Implications for Serbia’s power exports under CBAM
If renewable build-out accelerates while the attribute system remains credible, some cross-border electricity could re-price from volume exports linked mainly to interconnector spreads toward structured low-carbon exports with better resilience under CBAM scrutiny. Until wind and solar shares materially exceed today’s low base levels relative to industrial load scale, near-term outcomes are likely dominated by friction when marginal export MWh are assumed to carry coal-linked emissions.
For investors planning generation assets or industrial energy programs across Serbia’s heavy industry base—including cement clinker chemistry sectors where process emissions extend beyond electricity procurement—the engineering message is clear: electricity procurement alone may be necessary but not sufficient for full decarbonisation outcomes.
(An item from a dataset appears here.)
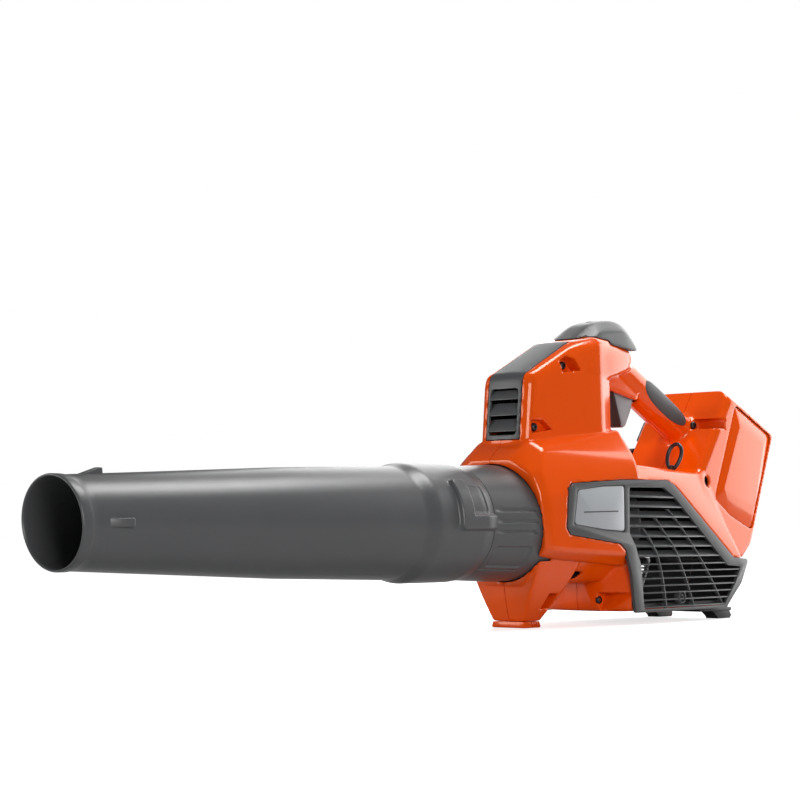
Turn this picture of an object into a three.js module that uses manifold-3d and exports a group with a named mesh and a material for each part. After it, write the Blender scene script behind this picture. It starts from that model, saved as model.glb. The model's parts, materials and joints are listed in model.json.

Within the 2026–2028 window referenced by market participants as a leverage period for reducing electricity-linked embedded emissions via PPAs and self-supply strategies, project readiness will hinge on integrating technical deliverability planning with contracting frameworks that stand up under EU due diligence expectations.
Broader project development implications follow from this compliance-driven shift: renewable developers preparing EPC scopes must align commissioning schedules with GO issuance realities; industrial operators planning CAPEX must treat firming and balancing arrangements as part of energy infrastructure; and procurement teams must ensure contract structures reflect how embedded emissions will be assessed at the border rather than assuming residual mix assumptions can be overridden later through documentation alone.